Mental Capacity Case

Brassington v Knights Professional Services Ltd (t/a Knights) (Re Court of Protection - Deputyship)

Judge
HHJ Hodge KC (sitting as a Judge of the High Court)

Summary

Short note 

In Brassington v Knights Professional Services Ltd (t/a Knights) (Re Court of Protection - Deputyship) [2023] EWHC 1568 (Ch), HHJ Hodge KC (sitting as a Judge of the High Court) had to consider the question of whether a former employee of a solicitors’ firm acting as a professional deputy could be personally liable for costs which had been recorded  on her deputyship files whilst she was employed by that firm but which could not properly be billed to, or recovered from, the protected persons in relation to whom she had been appointed deputy.  

The crux of a detailed judgment answering the question with a resounding ‘no’ is to be found at paragraph 78, at which HHJ Hodge KC identifies that: 

in my judgment, by subscribing to her standard deputyship letter [an entirely standard form of letter expected where deputy is obtaining legal services], Mrs Brassington was, in each case, contracting with Knights solely in her capacity as deputy, and as agent, for and on behalf of P. That seems to me to be the clear meaning and effect of the language of the standard-form letter, construed in the statutory context against which both parties subscribed to it. Both parties understood that P, rather than Mrs Brassington, was Knights' true client, as evidenced by the way the client was identified and referenced in Knights' statements of account and, by inference, its files and other records. That conclusion accords with both the common sense, and the commercial reality, of the retainer, with Knights owing duties in contract, and not only in tort, to P, rather than to Mrs Brassington, who was the person charged with carrying out the work in relation to the deputyship, which was the relevant engagement. After all, the work Knights was being engaged to carried out was for the benefit of P, rather than Mrs Brassington personally. That conclusion also accords with the provisions of s. 19 (6) of the MCA, which treat the deputy as P's agent, and the explanation of its effect at para 8.55 of the Code of Practice. I agree with Mr Kelly that this explanation is only a short, and necessarily, incomplete, rather than a comprehensive statement of the law concerning the personal liability of an agent; and that the terms of any contract signed by the deputy, its nature, and the surrounding circumstances, all have to be scrutinised carefully to determine whether the deputy is thereby assuming any personal liability.

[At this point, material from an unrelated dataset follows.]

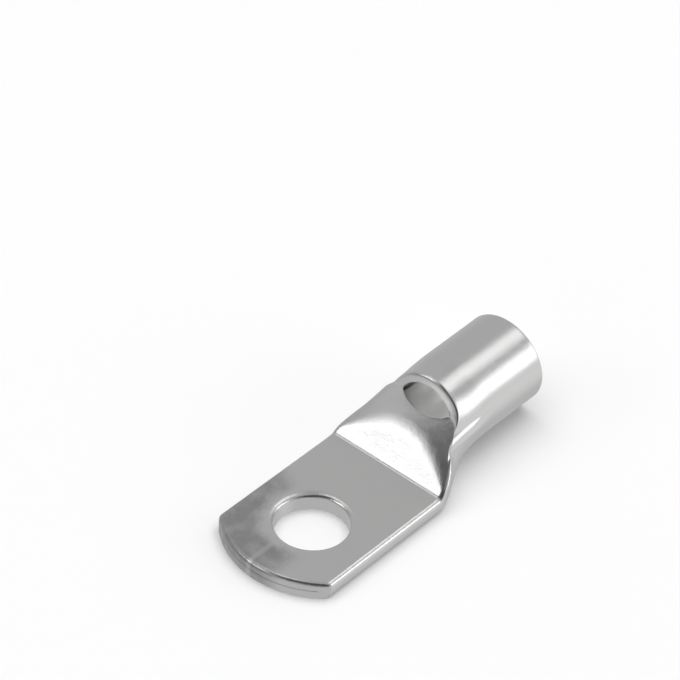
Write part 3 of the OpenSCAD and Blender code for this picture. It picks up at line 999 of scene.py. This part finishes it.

As HHJ Hodge KC observed, he had raised the question of how the standard deputyship letter:  

might be capable of rendering her (and her family co-deputies) liable to Knights for unpaid WIP, representing sums by way of remuneration and expenses that have been disallowed by the SCCO, if (as both parties accept) P is not liable for such sums. I find it difficult to understand how the same words can bear different meanings, and produce different effects, for Mrs Brassington and for P. Counsel have supplied me with no satisfactory answer to this conundrum.

83. Subject to any further argument that might be presented to the court on this aspect of the case, it seems to me that the position can only be reached whereby P is not liable under Mrs Brassington's standard deputyship letter for any remuneration and expenses that have been disallowed on assessment by the SCCO if the terms of that letter are subject to an overarching implied term to that effect. Such a term could only be implied on the grounds either of business efficacy, or of obviousness, on the basis that, without it, the deputy's engagement of Knights would lack all practical or commercial coherence. Even then, there is the obvious problem that a term cannot properly be implied which would contradict an express term of the contract. Such a term would have to be justified by reference to the peculiar position of a COP-appointed deputy, and the constraints imposed by the MCA and ancillary COP and SCCO practice and guidance. The difficulty I entertain about all of this, however, is that identical, or similar, considerations would seem to me to militate in favour of the implication of such a term into any contract of retainer whereby solicitors are engaged to act in connection with a COP deputyship, whether the counter-party is P, a professional deputy, or a family co-deputy, since the constraints operate in precisely the same manner in all such situations. Fortunately, these are matters that call for no final determination as part of this judgment.

In consequence: 

84. […] no lien can be asserted by Knights against Mrs Brassington [in respect of the shortfall in costs], both because she was never Knights' client, and she was never personally liable for any of their costs and expenses. In principle, Knights could have asserted a lien as against any P, had they been liable to Knights for payment of any outstanding fees, disbursements and expenses. However, Mr Kelly accepts that P is not liable for any remuneration and expenses that have been disallowed on assessment by the SCCO; and it is this which constitutes the unbilled WIP.